Internationally-acclaimed Bharatanatyam soloist Priyadarsini Govind joined this production, alongside a strong cast of 70 dancers and numerous regionally-renowned dancers and musicians from Singapore, India, Sri lanka, Cambodia. The list includes non-Indian local choreographer Osman Abdul Hamid.

The Future
Indian classical dance has a very positive future; at present, it is well-liked in the United Kingdom, America, France and Germany, according to Aravinth.

Unlike Neila’s time, today’s youth are more willing to embrace dance as a serious career.

There is also support given by the National Arts Council.
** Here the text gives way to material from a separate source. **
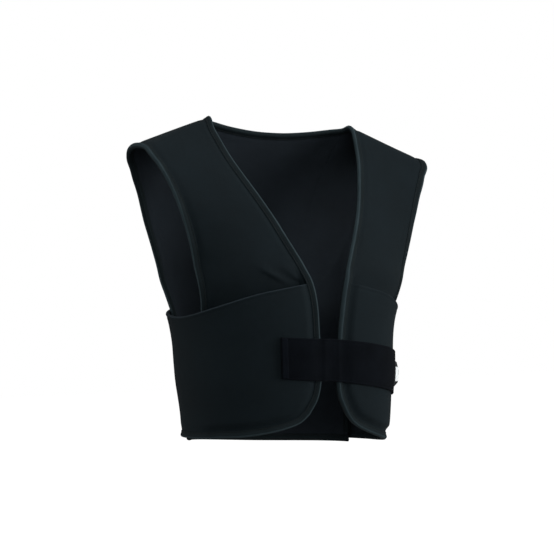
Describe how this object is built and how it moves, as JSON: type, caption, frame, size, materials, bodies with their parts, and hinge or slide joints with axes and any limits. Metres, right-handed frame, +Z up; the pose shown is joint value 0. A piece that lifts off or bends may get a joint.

Indian dance creates scenes in suspension, and audiences who watch the show are drawn into a make-believe world. Audiences need that relaxation, and today’s Singaporeans are willing to pay for a ticket to watch Indian dance, which is a good sign, according to Aravinth.

Apsaras Arts hopes to create more productions and intends to bring its Angkor production abroad. But it is difficult to survive without funding, hence they need support to sustain the company.

“The future is very good, but we need to act together,” conveyed Aravinth. “I have a dream project to do a production like Angkor, but run it for a long season like the Broadway theatre,” he added.

For Neila, the founder of Apsaras Arts has a vision of forming a professional performing company that employs full-time dancers.

“My mission is to pass this to the next generations of people,” she revealed.

For more information about Apsaras Arts, visit http://www.apsarasarts.com

CORRECTION:
An article titled ‘Victoria Theatre and Concert Hall Returns’ published in the previous issue of Epoch Times incorrectly stated ‘Singapore Indian Fine Arts Society performs at Victoria Theatre’ in a photo caption. It should be ‘Apsaras Arts performs at Victoria Theatre’. Epoch Times apologises for the error.